Tourism leakage explains why destinations don’t keep all the money tourists spend. Learn how it works, why it happens, and what it means for local economies.
Introduction
When people think about tourism, they usually imagine money flowing directly into a destination’s economy — hotels, restaurants, tours, and shops all benefiting locally.
But in reality, a significant portion of that money never actually stays in the destination.
This phenomenon is called tourism leakage, and it’s one of the most important (and overlooked) concepts in tourism economics.
What Is Tourism Leakage?
Tourism leakage refers to the portion of tourism revenue that leaves the destination economy instead of circulating locally.
In simple terms:
Tourists spend money in a place, but a large share of that money goes to companies, imports, or corporations outside the destination.
So even if a destination looks busy or profitable, it might not be keeping most of the financial benefit.

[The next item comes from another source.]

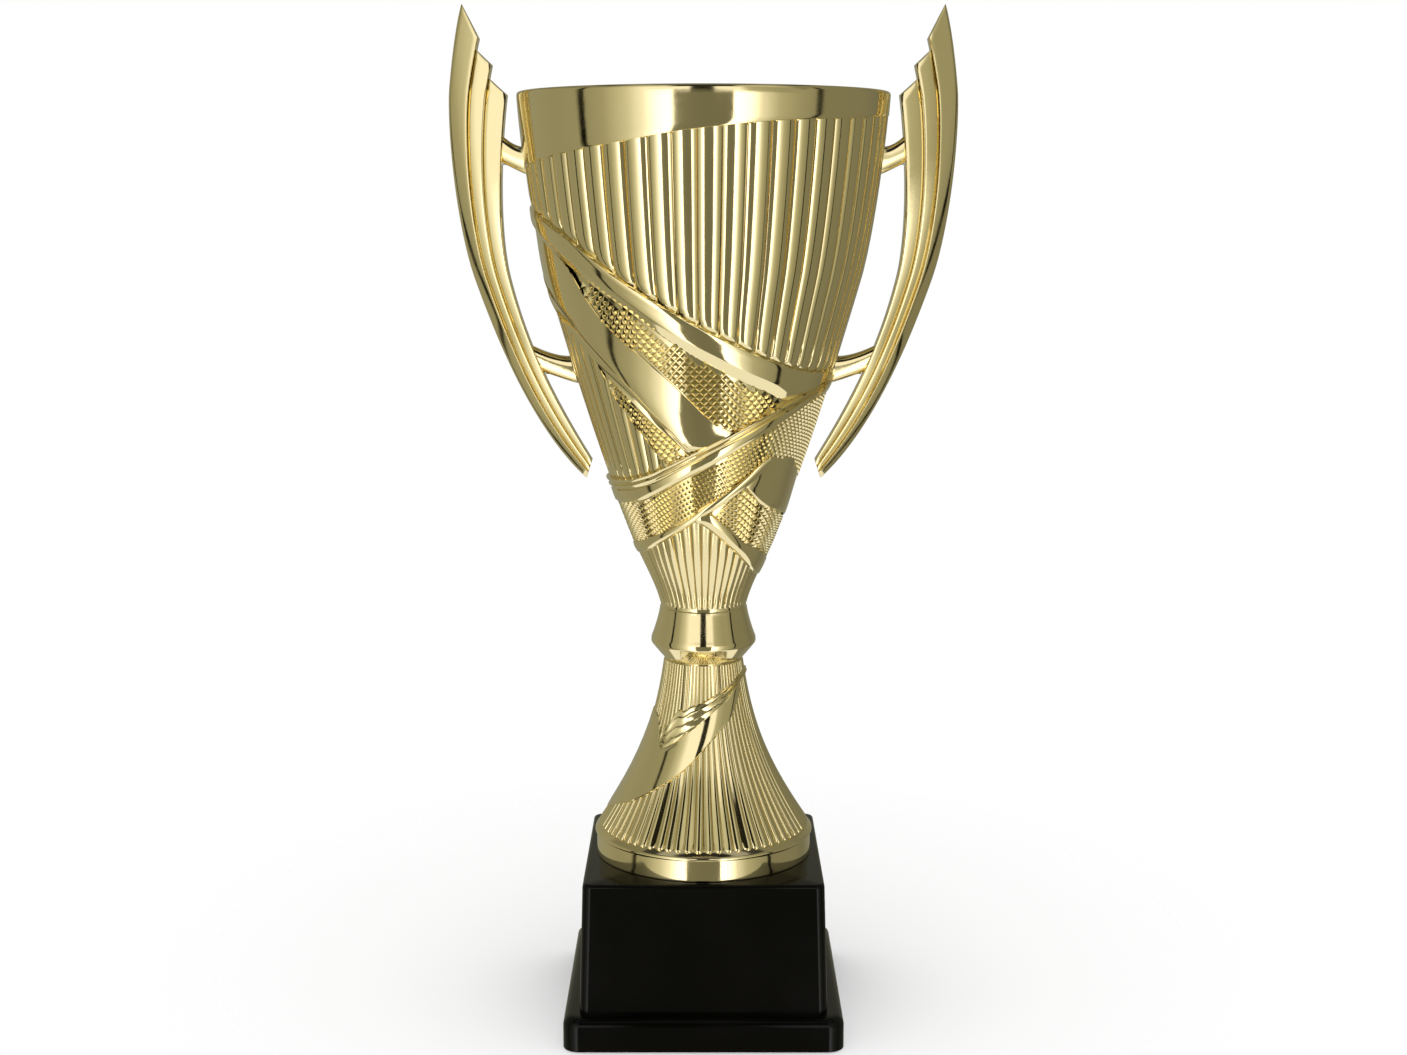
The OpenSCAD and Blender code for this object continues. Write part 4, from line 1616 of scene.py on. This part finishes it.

How Tourism Leakage Happens
Tourism leakage typically happens in a few key ways:
1. Foreign-owned hotels and resorts
Many large hotels are owned by international corporations, meaning profits go back to headquarters in other countries.
2. Imported goods and services
Destinations often import:
- food and beverages
- hotel supplies
- construction materials
- luxury goods
This reduces how much money stays in the local supply chain.
3. International tour operators
If booking platforms, airlines, or tour companies are based elsewhere, a portion of spending never reaches the destination.
4. External staffing and management
In some cases, management companies or specialized staff are brought in from outside the region.
Why Tourism Leakage Matters
Tourism leakage is important because it changes how we measure the real impact of tourism.
A destination might see:
- high visitor numbers
- rising hotel occupancy
- strong tourism spending
but still experience limited local economic growth.
That’s because only a fraction of spending actually circulates within the local economy.
Organizations like the World Tourism Organization (UNWTO) have long highlighted that maximizing local retention of tourism revenue is key to sustainable development.
Who Is Most Affected?
Tourism leakage is often higher in:
- small island economies
- developing destinations
- heavily resort-based tourism areas
- places dominated by international hotel chains
These destinations may rely heavily on tourism but struggle to retain its full economic benefits.
Can Tourism Leakage Be Reduced?
Yes, but it requires intentional strategy.
Supporting local businesses
Encouraging tourists to spend at locally owned restaurants, shops, and tour operators.
Local supply chains
Hotels sourcing food and materials from nearby producers instead of imports.
Community-based tourism
Tourism models where local residents own and operate tourism services.
Policy intervention
Governments using taxes, incentives, or regulations to strengthen local participation in tourism.
The Bigger Picture
Tourism leakage doesn’t mean tourism is bad.
It just means tourism is more complex than it looks on the surface.
A destination can be:
- busy
- popular
- globally recognized
and still not fully benefiting from tourism economically.
Understanding leakage helps cities and planners shift toward more sustainable and locally beneficial tourism systems.
FAQ
What is tourism leakage in simple terms?
It’s when money spent by tourists leaves the destination instead of staying in the local economy.
Why does tourism leakage happen?
Because of foreign ownership, imports, external suppliers, and international booking systems.
Is tourism leakage always bad?
Not always, but high leakage usually means less local economic benefit.
Which destinations experience the most leakage?
Small island nations and developing tourism economies tend to experience the highest leakage rates.
How can destinations reduce tourism leakage?
By strengthening local businesses, supply chains, and community-based tourism models.
Does all tourism revenue stay in the country?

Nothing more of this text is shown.